晚唐诗人司空图,引过比他早的戴叔伦的一段话:“诗家美景,如蓝田日暖,良玉生烟,可望而不可置于眉睫之前也。”这里用来比喻的八个字,简直和此诗颈联下句的七个字一模一样,足见此一比喻,另有根源,可惜后来古籍失传,竟难重觅出处。今天解此句的,别无参考,引戴语作解说,是否贴切,亦难断言。晋代文学家陆机在他的《文赋》里有一联名句:“石韫玉而山辉,水怀珠而川媚。”蓝田,山名,在今陕西蓝田东南,是有名的产玉之地。此山为日光煦照,蕴藏其中的玉气(古人认为宝物都有一种一般目力所不能见的光气),冉冉上腾,但美玉的精气远察如在,近观却无,所以可望而不可置诸眉睫之下,——这代表了一种异常美好的理想景色,然而它是不能把握和无法亲近的。玉溪此处,正是在“韫玉山辉,怀珠川媚”的启示和联想下,用蓝田日暖给上句沧海月明作出了对仗,造成了异样鲜明强烈的对比。而就字面讲,蓝田对沧海,也是非常工整的,因为沧字本义是青色。玉溪在词藻上的考究,也可以看出他的才华和功力。
颈联两句所表现的,是阴阳冷暖、美玉明珠,境界虽殊,而怅恨则一。诗人对于这一高洁的感情,是爱慕的、执着的,然而又是不敢亵渎、哀思叹惋的。
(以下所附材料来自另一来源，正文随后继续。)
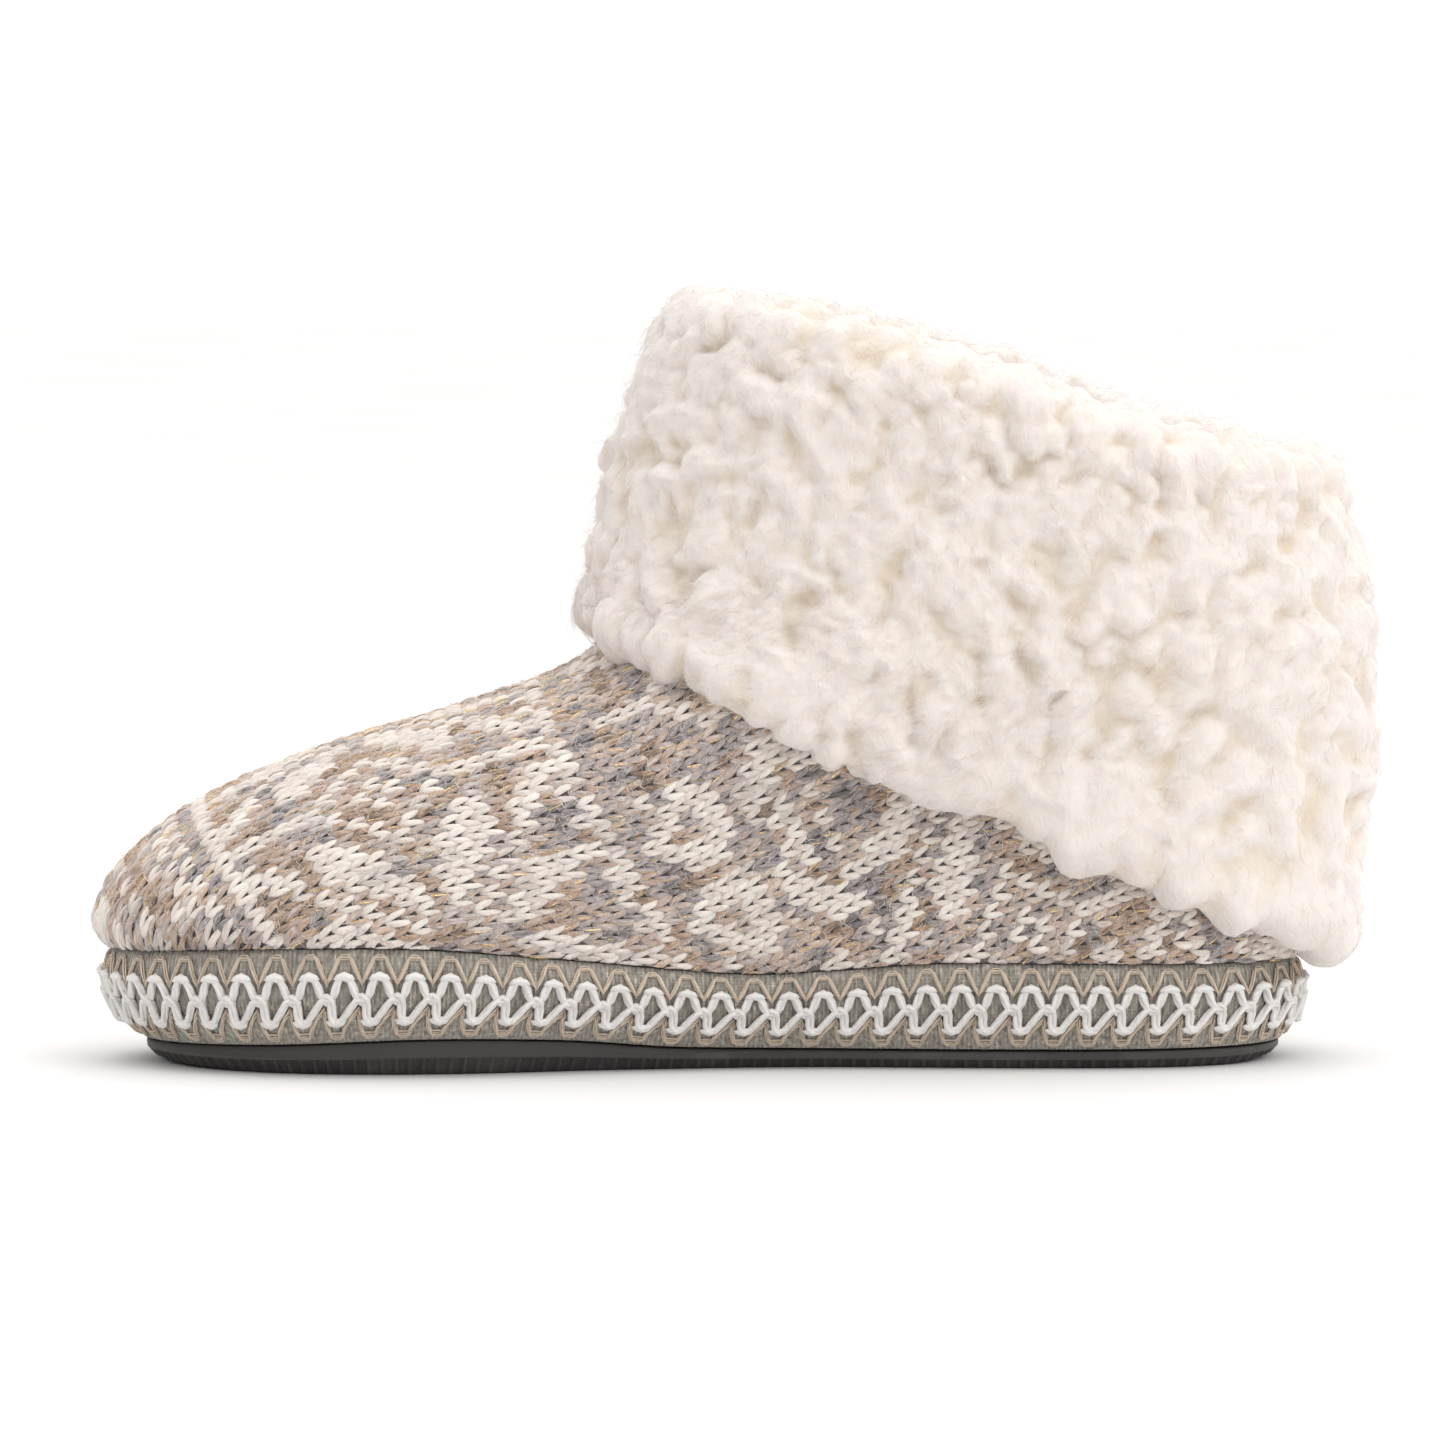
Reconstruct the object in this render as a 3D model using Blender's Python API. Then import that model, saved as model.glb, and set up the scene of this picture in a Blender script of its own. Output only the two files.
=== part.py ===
"""Slipper boot for the right foot: rubber outsole, knit-wrapped platform, crochet braid, insole, knit upper
and a turned-down pile cuff. Metres, +Z up, toe towards -X, inner side of the foot towards -Y.
The origin lies on the floor under the middle of the platform.
"""

import bpy
import numpy as np

# Driving sizes of the last and the platform
PLATFORM_LENGTH = 0.2564
BALL_WIDTH = 0.097
HEEL_WIDTH = 0.070
TOE_SWING = 0.005
PLATFORM_HEIGHT = 0.0190
HEEL_TUCK = 0.0036
TOE_TUCK = 0.0076
PLATFORM_TOP_TUCK = 0.0009

# Rubber outsole
OUTSOLE_EDGE = 0.0076
OUTSOLE_STEP = 0.0006
TOE_RISE = 0.0016
HEEL_RISE = 0.0018
RIB_PITCH = 0.0030
RIB_DEPTH = 0.0009
RIB_BAND = 0.50
BEVEL_SLOPE = 0.95

# Crochet braid round the platform's side
BRAID_PITCH = 0.0073
BRAID_THICKNESS = 0.0012
BRAID_TOP_GAP = 0.0016
BRAID_FOOT_GAP = 0.0008
SCALLOP_DEPTH = 0.0030
WINDOW_WIDTH = 0.0026

# Insole and upper
INSOLE_THICKNESS = 0.0045
UPPER_WALL = 0.0026
FEATHER_INSET = 0.0010
COLLAR_FRONT_HEIGHT = 0.1335
COLLAR_BACK_HEIGHT = 0.1005
COLLAR_WIDTH = 0.079
COLLAR_CROWN = 0.0055

# Turned-down pile cuff
PILE = 0.0125
PILE_EDGE = 0.0045
PILE_THINNING = 0.14
LINING_PILE = 0.0055
CUFF_ROLL = 0.0085
INSTEP_STATION = 0.61
CUFF_INSTEP_DROP = 0.0625
CUFF_HEEL_DROP = 0.0970
CLUMP = 0.0016
CLUMP_SEED = 7

# Fit and fineness
CLEARANCE = 0.0004
COLUMNS = 48
BODY_ROWS = 8
CUFF_ROWS = 8
LINING_ROWS = 3
ROLL_ROWS = 5

# Plan of the platform, from the heel to the toe. ball_part says how much of the local width follows the
# ball and not the heel. The two sides are half-widths as shares of that width, of the ellipse through them.
OUTLINE_COLUMNS = ("station", "ball_part", "inner_side", "outer_side")
OUTLINE = (
    (0.00, 0.0, 0.93, 0.93),
    (0.10, 0.0, 0.75, 0.75),
    (0.25, 0.0, 0.565, 0.60),
    (0.40, 0.4, 0.408, 0.50),
    (0.55, 0.8, 0.415, 0.487),
    (0.70, 1.0, 0.537, 0.534),
    (0.85, 1.0, 0.655, 0.580),
    (1.00, 1.0, 0.735, 0.640),
)

# Heights along the platform: the outsole's top edge as a share of OUTSOLE_EDGE, and the platform over it as
# a share of PLATFORM_HEIGHT.
EDGE_COLUMNS = ("station", "edge", "platform")
EDGE_LINE = (
    (0.00, 0.54, 0.95),
    (0.20, 0.52, 0.99),
    (0.31, 0.52, 0.99),
    (0.40, 0.53, 0.90),
    (0.46, 0.56, 0.86),
    (0.52, 0.62, 0.90),
    (0.62, 0.90, 0.94),
    (0.72, 1.00, 1.03),
    (0.86, 0.80, 1.11),
    (1.00, 0.60, 1.05),
)

# Rings of the upper, from the platform to the collar. back and front are stations on the platform's
# length, rise is the height over the platform as a share of the collar's height there, round is how far
# that end has left the platform's outline for the collar's ellipse, and width is a share of COLLAR_WIDTH.
RING_COLUMNS = (
    "back",
    "back_rise",
    "front",
    "front_rise",
    "back_round",
    "front_round",
    "width",
    "swell",
)
RINGS = (
    (0.0000, 0.000, 1.000, 0.000, 0.00, 0.00, 1.18, 0.000),
    (-0.008, 0.070, 1.010, 0.048, 0.00, 0.02, 1.18, 0.018),
    (-0.012, 0.180, 0.984, 0.141, 0.03, 0.12, 1.16, 0.012),
    (-0.016, 0.310, 0.921, 0.240, 0.10, 0.42, 1.13, -0.02),
    (-0.019, 0.430, 0.820, 0.331, 0.20, 0.78, 1.09, -0.06),
    (-0.020, 0.537, 0.711, 0.396, 0.34, 0.96, 1.06, -0.10),
    (-0.0195, 0.627, 0.613, 0.465, 0.50, 1.00, 1.03, -0.12),
    (-0.016, 0.716, 0.564, 0.558, 0.66, 1.00, 1.01, -0.12),
    (-0.009, 0.816, 0.543, 0.705, 0.80, 1.00, 1.00, -0.12),
    (-0.0004, 0.915, 0.523, 0.868, 0.92, 1.00, 1.00, -0.12),
    (0.0086, 1.000, 0.492, 1.000, 1.00, 1.00, 1.00, -0.12),
)

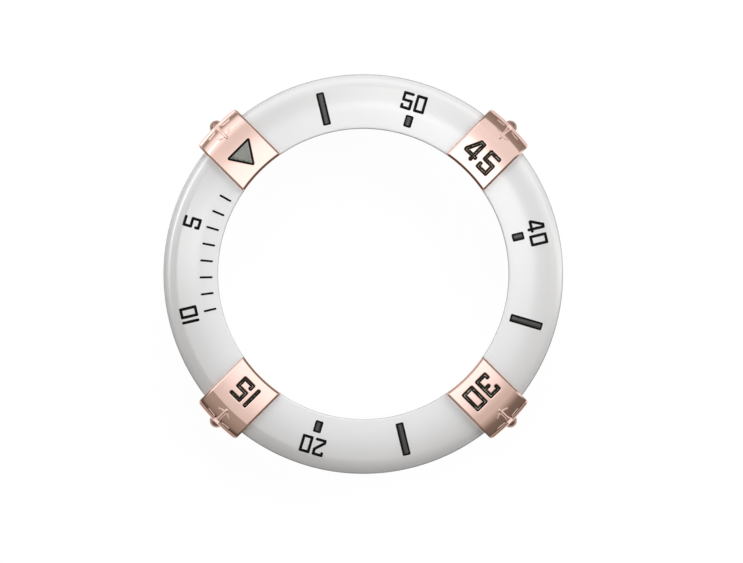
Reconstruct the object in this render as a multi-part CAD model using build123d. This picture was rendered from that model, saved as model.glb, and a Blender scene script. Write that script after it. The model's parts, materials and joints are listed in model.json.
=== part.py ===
from build123d import *
import math
import os

# Rotating watch bezel. Lengths in millimetres, angles in degrees.
# The turning axis is Z, the seat's underside lies at Z = 0 and the face looks up.
# As photographed, the zero mark stands at the upper left, seen from above.

# Rings, from the opening outwards
opening_radius = 13.78
ring_width = 5.22
neck_setback = 0.22
neck_wall = 0.6
running_gap = 0.05
carrier_setback = 0.05
flange_setback = 0.3
cushion_setback = 0.4

# Rings, from the seat upwards
flange_thickness = 1.5
axial_gap = 0.06
carrier_thickness = 1.3
cushion_thickness = 0.1
ring_thickness = 1.3
neck_clearance = 0.2
edge_break = 0.06

# White ring's top face: a gentle fall, then a round shoulder
ring_flat_share = 0.73
ring_fall = 0.28
ring_edge_drop = 1.0
ring_inner_round = 0.12
fill_depth = 0.2
fill_sink = 0.02

# Scale; a mark's label is the minute it stands at
minute_step = 6
zero_angle = 135
mark_lag = 1.45
tick_lag = 1.8
long_batons = ("55", "35", "25")
short_batons = ("50", "40", "20")
ring_numerals = ("50", "40", "20", "10", "05")
tick_minutes = range(3, 11)
baton_width = 0.76
baton_start = 0.76
long_baton_length = 3.16
short_baton_length = 1.14
baton_rim = 0.14
baton_corner = 0.12
tick_start = 0.53
tick_length = 1.24
tick_width = 0.18

# Numerals: height, stroke and the inner edge's distance from the opening
ring_digit_height = 1.64
ring_digit_width = 1.01
ring_digit_stroke = 0.22
ring_digit_gap = 0.28
ring_digit_start = 2.37
tab_digit_height = 2.22
tab_digit_width = 1.4
tab_digit_stroke = 0.38
tab_digit_line = 0.12
tab_digit_gap = 0.36
tab_digit_start = 0.96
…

尾联拢束全篇,明白提出“此情”二字,与开端的“华年”相为呼应,笔势未尝闪遁。诗句是说:如此情怀,岂待今朝回忆始感无穷怅恨,即在当时早已是令人不胜惘惘了。话是说的“岂待回忆”,意思正在:那么今朝追忆,其为怅恨,又当如何!诗人用两句话表出了几层曲折,而几层曲折又只是为了说明那种怅惘的苦痛心情。诗之所以为诗者在于此,玉溪诗之所以为玉溪诗者,尤在于此。
玉溪一生经历,有难言之痛,至苦之情,郁结中怀,发为诗句,幽伤要眇,往复低徊,感染于人者至深。他的一首送别诗中说:“庾信生多感,杨朱死有情。弦危中妇瑟,甲冷想夫筝!……”则筝瑟为曲,常系乎生死哀怨之深情苦意,可想而知。循此以求,如谓锦瑟之诗中有生离死别之恨,恐怕也不能说是全出臆断。